Pour schématiser à l'extrême, deux pistes d'explication s'offrent à nous.

Sur un registre négatif, on ne peut exclure que les évolutions positives en matière d'emploi soient le reflet d'un affaiblissement plus ou moins durable de notre potentiel de production suite à la crise : elles refléteraient ainsi un redressement conjoncturel de l'activité plus marqué que celui qui avait été estimé par la plupart des instituts de conjoncture, mais autour d'une tendance qui serait à l'inverse moins vigoureuse qu'escompté.

Sur un registre positif, à l'inverse, il est possible que nous ayons assisté, au cours des derniers trimestres, à un réel enrichissement de notre croissance en emplois et que nous ayons sous-estimé l'impact bénéfique sur l'emploi des mesures de soutien qui ont été prises par le Gouvernement ces dernières années ou des réformes de structure qui ont été mises en oeuvre avant et pendant la récession : renforcement du dialogue social ; stimulation des revenus liés au travail tout en promouvant une modération du coût du travail pour les entreprises ; renforcement de l'accompagnement et du suivi des demandeurs d'emploi ; fluidification du marché du travail ; stimulation de l'emploi des seniors.

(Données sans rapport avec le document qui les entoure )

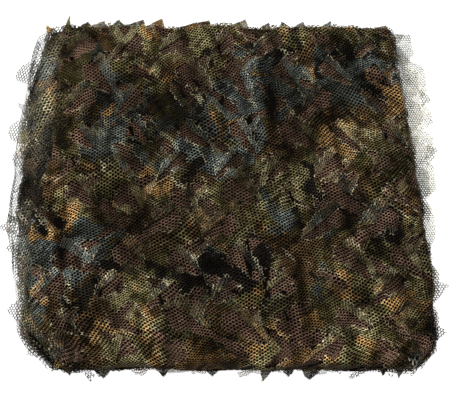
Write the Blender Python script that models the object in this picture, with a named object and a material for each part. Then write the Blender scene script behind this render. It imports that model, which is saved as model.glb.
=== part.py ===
"""A two-layer camouflage net, folded away flat.

A printed, leaf-cut net is sewn to a plain ground net. The doubled net is folded lengthwise in four, like a W,
and the strip that this gives is laid back and forth in five runs. The lowest layer of the first run reaches out
past the pile on the right, and the last run ends short of the pile's left side, on top.

Metres, +Z up. The origin is under the middle of the pile, on the surface it rests on.

Every point of the cloth is given by three numbers: a station along the strip, y across the strip, and n, the
height within the strip's own thickness. The two nets fill separate parts of that thickness, so they nest at
every fold.
"""

import math
from collections import namedtuple

import bmesh
import bpy

# The cloth
SHEET = 0.0010  # one net, with the loft of its yarn
NET_GAP = 0.0004  # air between the ground net and the leaf net
LAYER_GAP = 0.0004  # air between the four layers of the folded strip
RUN_GAP = 0.0008  # air between one run of the strip and the next

# How it is folded
LAYERS = 4  # layers of doubled net in the strip, after folding lengthwise
RUNS = 5  # runs of the strip in the pile
HALF_DEPTH = 0.1705  # from the pile's middle to where the lengthwise folds begin to turn
EDGE_FOLD_SEGMENTS = 3  # flats round each lengthwise fold
BEND_SEGMENTS = 5  # flats round each bend from one run to the next

DOUBLED = 2 * SHEET + NET_GAP
LAYER_PITCH = DOUBLED + LAYER_GAP
STRIP = (LAYERS - 1) * LAYER_PITCH + DOUBLED
RUN_PITCH = STRIP + RUN_GAP
BEND_RADIUS = RUN_PITCH / 2
BEND_REACH = BEND_RADIUS + STRIP / 2  # a bend's outer side, measured from its axis

# The pile's outline, in rows from the back to the front. The low and high columns are the outer sides of the
# lower and upper bends on each side, top_end is the last run's cut end, loose is how far the lowest layer reaches
# out past the ones above it on the right, none at the back, where a fold holds it, and crown is the share of the
# pile's loft.
Row = namedtuple("Row", "y left_low left_high top_end right_low right_high loose crown")
OUTLINE = [
    Row(HALF_DEPTH, -0.191, -0.183, -0.164, 0.178, 0.175, 0.000, 0.40),
    Row(0.150, -0.197, -0.188, -0.168, 0.180, 0.177, 0.027, 0.65),
    Row(0.092, -0.207, -0.196, -0.176, 0.188, 0.184, 0.034, 1.00),
    Row(-0.030, -0.213, -0.203, -0.186, 0.202, 0.199, 0.027, 0.85),
    Row(-0.136, -0.198, -0.192, -0.178, 0.209, 0.206, 0.018, 1.00),
    Row(-HALF_DEPTH, -0.166, -0.160, -0.150, 0.192, 0.188, 0.015, 0.45),
]

# Where the layers stand apart: two pillows with the main crease between them.
Loft = namedtuple("Loft", "x height")
LOFTS = [
    Loft(-0.092, 0.0080),
    Loft(0.046, 0.0012),
    Loft(0.122, 0.0065),
]

# Each run lies a little further forward or back than the one under it, and takes its share of the loft.
Run = namedtuple("Run", "drift loft_share")
RUN_TABLE = [
    Run(0.000, 0.00),
    Run(0.002, 0.25),
    Run(-0.002, 0.50),
    Run(0.001, 0.75),
    Run(-0.001, 1.00),
]

# A station is a place along the strip: at an x within a run, or at an angle round a bend.
Station = namedtuple("Station", "run x bend angle")
LOOSE, TOP_END = "loose end", "top end"


def outline(column, y):
    """A column of the outline table at y, straight between its rows."""
    y = max(-HALF_DEPTH, min(HALF_DEPTH, y))
    for back, front in zip(OUTLINE, OUTLINE[1:]):
        if y >= front.y:
            share = (y - front.y) / (back.y - front.y)
            return share * getattr(back, column) + (1 - share) * getattr(front, column)


def bend_axis(bend, y):
    """The x of a bend's axis. Odd bends are on the left, even ones on the right."""
    level = "low" if bend <= 2 else "high"
    if bend % 2:
        return outline("left_" + level, y) + BEND_REACH
    return outline("right_" + level, y) - BEND_REACH


def run_height(run):
    """The middle of a run's thickness, above the surface, where nothing lofts it."""
    return STRIP / 2 + run * RUN_PITCH


def loose_share(n):
    """How much of the loose end's reach a point of the strip takes: all in the lowest layer, none above it."""
    lowest = -(LAYERS - 1) / 2 * LAYER_PITCH
    return max(0.0, min(1.0, (LAYER_PITCH / 2 - (n - lowest)) / (LAYER_PITCH / 2)))


def place_in_run(station, y, n):
    run = RUN_TABLE[station.run]
    up = 1 if station.run % 2 == 0 else -1
    loft = 0.0
    if station.x == LOOSE:
        x = outline("right_low", y) - BEND_REACH + loose_share(n) * outline("loose", y)
    elif station.x == TOP_END:
        x = outline("top_end", y)
    else:
        x = station.x.x
        loft = station.x.height * outline("crown", y) * run.loft_share
    return x, y + run.drift, run_height(station.run) + up * n + loft


def place_in_bend(station, y, n):
    on_left = station.bend % 2 == 1
    radius = BEND_RADIUS + (-n if on_left else n)
    out = -1 if on_left else 1
    x = bend_axis(station.bend, y) + out * radius * math.cos(station.angle)
    z = run_height(station.bend - 1) + BEND_RADIUS + radius * math.sin(station.angle)
    share = station.angle / math.pi + 0.5
    below, above = RUN_TABLE[station.bend - 1], RUN_TABLE[station.bend]
    return x, y + (1 - share) * below.drift + share * above.drift, z


def place(station, y, n):
    """The point in space of a point of the strip."""
    if station.bend is None:
        return place_in_run(station, y, n)
    return place_in_bend(station, y, n)


def stations():
    """All stations, from the loose end of the lowest run to the cut end of the top one."""
    found = [Station(0, LOOSE, None, None)]
    for run in range(RUNS):
        heading_right = run % 2 == 1
        lofts = LOFTS if heading_right else reversed(LOFTS)
        found += [Station(run, loft, None, None) for loft in lofts]
        if run < RUNS - 1:
            for i in range(BEND_SEGMENTS + 1):
                angle = math.pi * (i / BEND_SEGMENTS - 0.5)
                found.append(Station(None, None, run + 1, angle))
    found.append(Station(RUNS - 1, TOP_END, None, None))
    return found


def line_across(offset):
    """The (y, n) points of a line that follows the W across the strip, offset to the left of its way."""
    points = []
    for layer in range(LAYERS):
        heading = 1 if layer % 2 == 0 else -1
        middle = (layer - (LAYERS - 1) / 2) * LAYER_PITCH
        rows = sorted((row.y for row in OUTLINE), reverse=heading < 0)
        points += [(y, middle + heading * offset) for y in rows]
        if layer == LAYERS - 1:
            break
        radius = LAYER_PITCH / 2 - heading * offset
        for i in range(1, EDGE_FOLD_SEGMENTS):
            angle = math.pi * (i / EDGE_FOLD_SEGMENTS - 0.5)
            y = heading * (HALF_DEPTH + radius * math.cos(angle))
            points.append((y, middle + LAYER_PITCH / 2 + radius * math.sin(angle)))
    return points


def two_triangles(a, b, c, d):
    """A four-cornered facet as two triangles, cut along the diagonal that runs towards +X and +Y together, so
    that the layers above and below, cut alike, stay the same distance away."""
    run = c.co - a.co
    if run.x * run.y >= 0:
        return (a, b, c), (a, c, d)
    return (a, b, d), (b, c, d)


def folded_net(name, near, far, material):
    """One net: the sheet between two offsets from the middle of the doubled net, along every station."""
    around = line_across(near) + line_across(far)[::-1]
    mesh = bpy.data.meshes.new(name)
    bm = bmesh.new()
    rings = [[bm.verts.new(place(s, y, n)) for y, n in around] for s in stations()]
    for ring, after in zip(rings, rings[1:]):
        for i, vertex in enumerate(ring):
            j = (i + 1) % len(ring)
            for corners in two_triangles(vertex, ring[j], after[j], after[i]):
                bm.faces.new(corners)
    last = len(around) - 1
    for ring in (rings[0], rings[-1]):
        for i in range(len(around) // 2 - 1):
            for corners in two_triangles(ring[i], ring[i + 1], ring[last - i - 1], ring[last - i]):
                bm.faces.new(corners)
    bmesh.ops.recalc_face_normals(bm, faces=bm.faces[:])
    bm.to_mesh(mesh)
    bm.free()
    mesh.materials.append(material)
    net = bpy.data.objects.new(name, mesh)
    bpy.context.collection.objects.link(net)
    return net


def yarn(name, colour, roughness):
    material = bpy.data.materials.new(name)
    material.use_nodes = True
    shader = material.node_tree.nodes["Principled BSDF"]
    shader.inputs["Base Color"].default_value = (*colour, 1.0)
    shader.inputs["Roughness"].default_value = roughness
    shader.inputs["Metallic"].default_value = 0.0
    return material


def stand_on_origin(nets):
    """Moves the nets together so that the middle of their box, at its bottom, is the origin."""
    corners = [v.co for net in nets for v in net.data.vertices]
    middle_x = (min(c.x for c in corners) + max(c.x for c in corners)) / 2
    middle_y = (min(c.y for c in corners) + max(c.y for c in corners)) / 2
    for net in nets:
        net.location = (-middle_x, -middle_y, -min(c.z for c in corners))


def ground_net():
    """The plain brown net, on the inner side of the doubled net's first fold."""
    return folded_net("ground_net", NET_GAP / 2, NET_GAP / 2 + SHEET, yarn("brown_yarn", (0.11, 0.05, 0.04), 0.9))


def leaf_net():
    """The printed net, outermost on the strip's upper and lower sides."""
    return folded_net("leaf_net", -NET_GAP / 2 - SHEET, -NET_GAP / 2, yarn("printed_yarn", (0.08, 0.075, 0.03), 0.9))


for old in list(bpy.data.objects):
    bpy.data.objects.remove(old, do_unlink=True)
stand_on_origin([ground_net(), leaf_net()])
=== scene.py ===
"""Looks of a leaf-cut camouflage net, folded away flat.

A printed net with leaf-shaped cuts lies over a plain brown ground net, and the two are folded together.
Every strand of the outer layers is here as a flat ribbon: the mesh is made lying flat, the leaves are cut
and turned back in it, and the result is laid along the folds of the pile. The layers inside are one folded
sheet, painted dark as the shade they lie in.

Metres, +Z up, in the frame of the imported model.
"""

import math
from collections import namedtuple

import bpy
import numpy as np
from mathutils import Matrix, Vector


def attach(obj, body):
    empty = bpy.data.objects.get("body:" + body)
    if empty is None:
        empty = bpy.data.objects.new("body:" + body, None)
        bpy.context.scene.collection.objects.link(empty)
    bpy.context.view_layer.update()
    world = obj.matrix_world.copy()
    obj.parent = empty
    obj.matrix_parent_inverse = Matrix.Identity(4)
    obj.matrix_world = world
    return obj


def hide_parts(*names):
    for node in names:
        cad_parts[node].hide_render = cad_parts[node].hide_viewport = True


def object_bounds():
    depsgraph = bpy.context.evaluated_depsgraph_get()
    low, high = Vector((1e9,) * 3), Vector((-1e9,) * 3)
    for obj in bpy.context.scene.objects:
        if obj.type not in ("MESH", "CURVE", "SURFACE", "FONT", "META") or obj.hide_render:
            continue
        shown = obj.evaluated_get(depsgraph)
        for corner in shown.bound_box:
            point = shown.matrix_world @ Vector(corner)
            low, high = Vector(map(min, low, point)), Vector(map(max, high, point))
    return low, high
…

Aujourd'hui, le principal enjeu reste de poursuivre et de parachever ces réformes afin de stimuler les taux d'emploi – en particulier pour les jeunes et les seniors – et de réduire le dualisme de notre marché du travail, dans un contexte de consolidation des finances publiques plus contraignant que celui que nous connaissions il y a quelques années.